The menu is brief: three or four entrées (the number varies owing to availability and/or the chefs' whims); one appetizer and one drink, the tart, refreshing "Calamansi Cooler," which features its namesake fruit (a lime-like citrus variety indigenous to the Philippines), along with honey, ginger and mint. Guerrilla Street Food offers the occasional "exotic" dish — I wanted to try dinuguan, a thick stew flavored with pork blood, but I never managed to visit when it was on the menu — but for the most part the cuisine's appeal is so broad it makes you wonder why it took this long for St. Louis to get a taste of what transpires in a Filipino kitchen.
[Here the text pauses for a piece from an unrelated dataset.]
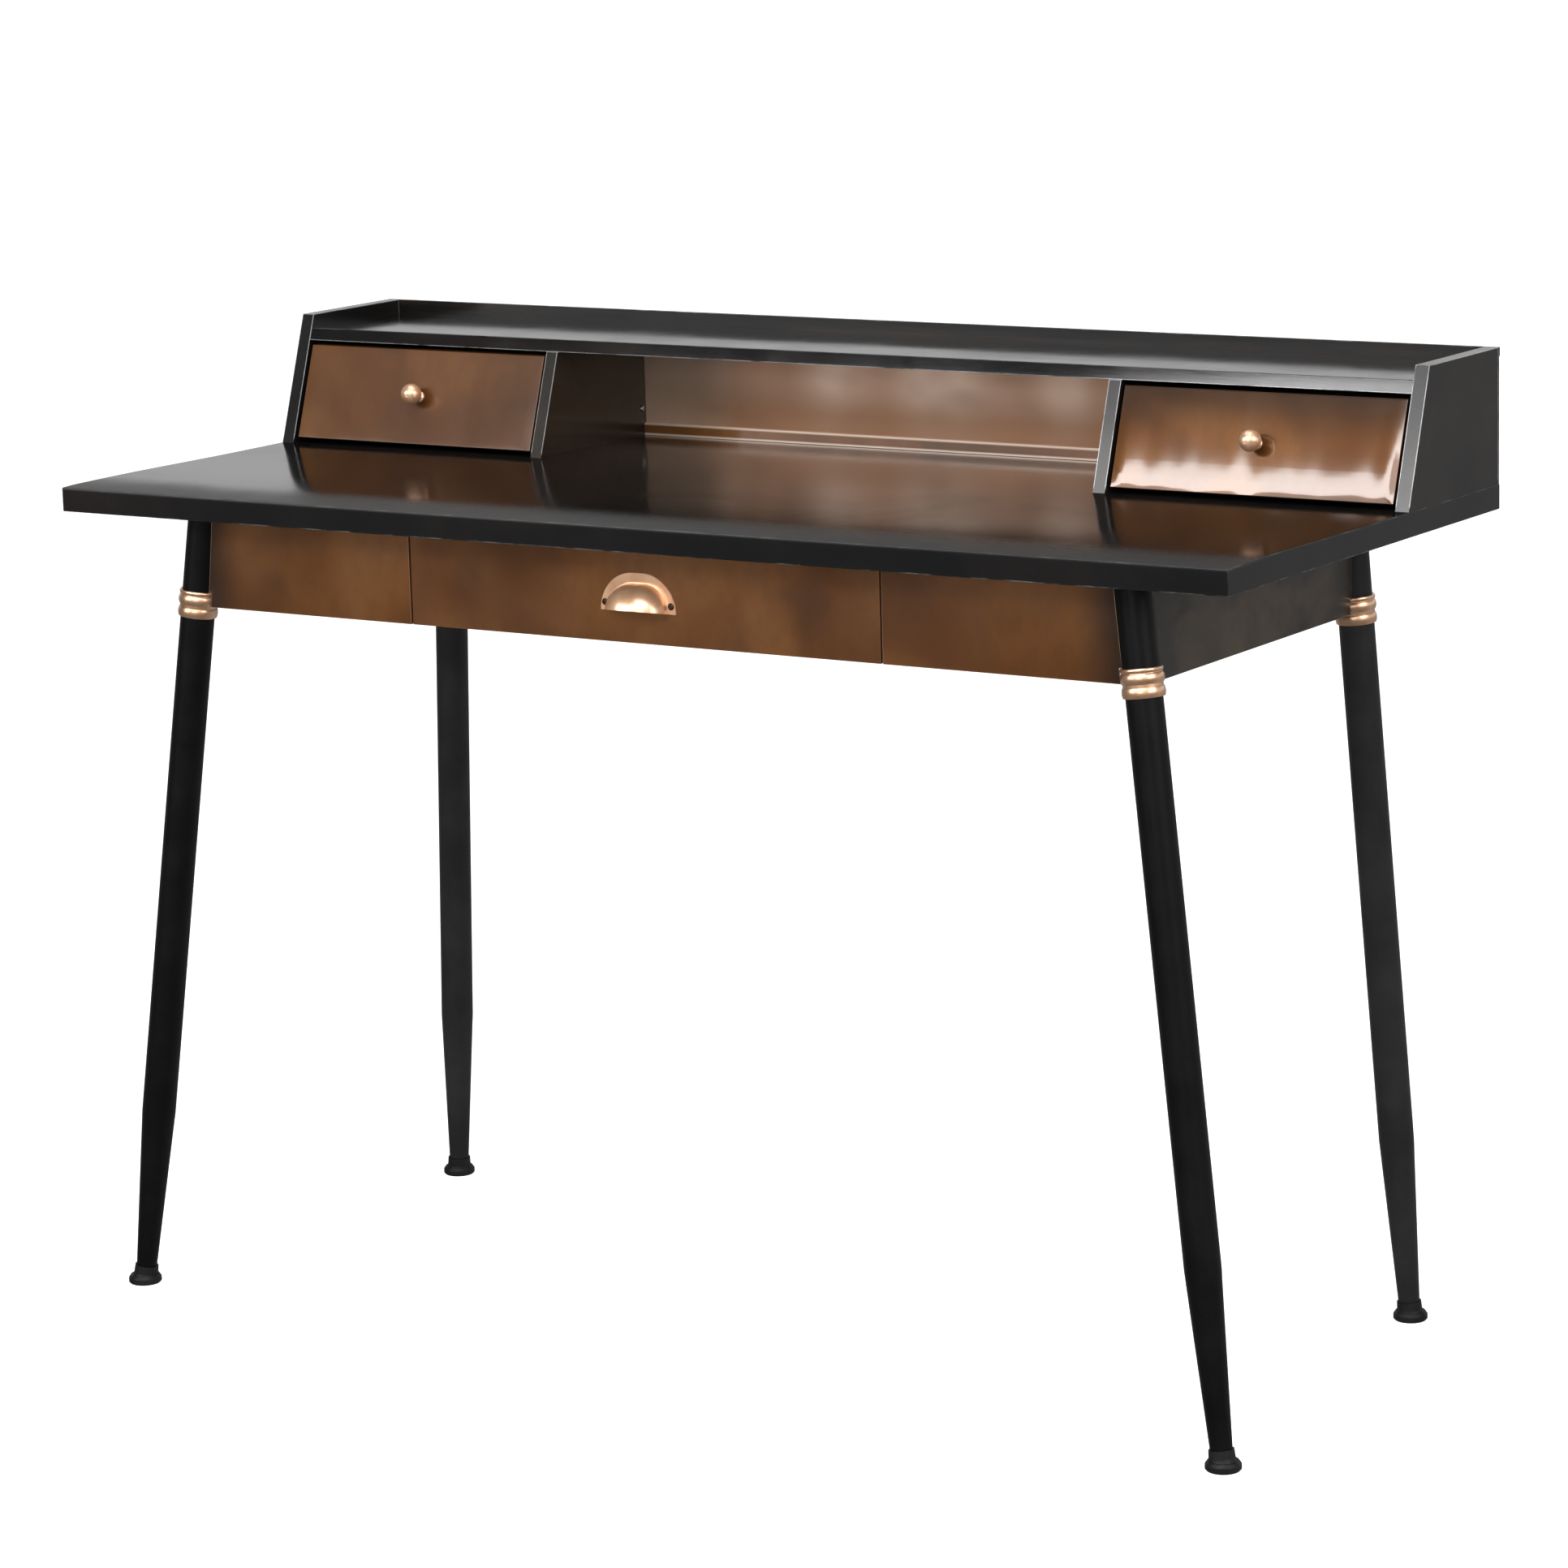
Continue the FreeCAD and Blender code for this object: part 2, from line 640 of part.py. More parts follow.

Hardesty, who is not Filipino, says the cuisine resonated with him in much the same way. "As I started playing around with Filipino food and started talking to Joel and his mother [about it], it just sounded as close to comfort food [as you can get] in the Asian food world," he says.

The "Flying Pig" is Guerrilla's standout dish: tender slow-roasted pork on a bed of jasmine rice, the meat's natural flavor subtly spiced and then spiked with chiles, sriracha sauce and calamansi. And that slow-cooked egg on top, which has a texture like no other egg you've ever eaten: White and yolk are thick and supple, like custard. I'd happily eat one of these eggs on its own; deployed in tandem with the pork, it fully justifies the dish's name.

The "Wandering Pig" is a variation on its winged sibling. Here the pork is served over rice with sriracha sauce, fried garlic and black sesame seeds. No egg, though you can add one for $1 (and you're a fool if you don't).

"Belly of the Beast" is a recent addition: a generous slab of pork belly in a tart kumquat sauce, served over jasmine rice flavored with coconut milk. Though the belly delivers its usual indulgent pleasures — the exterior seared crunchy-crisp, yielding to the tender meat and succulent fat within — the kumquat sauce and the coconut milk are the keys here, the former slicing through all that richness, the latter providing a long, sweet finish.

Chicken adobo might be the most familiar Filipino dish. Guerrilla Street Food's version is straightforward: Dark-meat chicken braised in soy sauce and vinegar with garlic and black pepper, served along with its cooking liquid over rice. It falls short only when compared to the pork dish and its brighter flavors.

The lone appetizer is lumpia, which might best be described as a cross between a spring roll and a crêpe: sautéed green beans, cabbage and carrots with garlic and crushed peanuts inside a large, paper-thin flour pancake. Crespo and Hardesty tell me the dish keeps them on their toes; it doesn't take well to refrigeration, not even overnight, and if any element is the slightest bit shy of optimal freshness, the flaw is there for all to see. Lumpia also stands out as the truck's only non-meat dish. ("We really need to start adding some vegetables to our dishes," Hardesty admits.)

A small menu translates to a small window of opportunity for customers: Guerilla often sells out before its 11 a.m. to 1:30 p.m. lunch hour has passed. Hardesty says that's a matter of quality control as much as popularity.

"We try not to go out with the intention of [selling out]," he says. "What we're really trying to do is to maintain quality, not have a bunch of food. We hope to sell out. If not, we have a big family meal."

I hope the Guerrillas aren't staking their own sustenance on said family meal, because that'd be an uncharacteristic miscalculation. That, or a shrewd weight-loss program.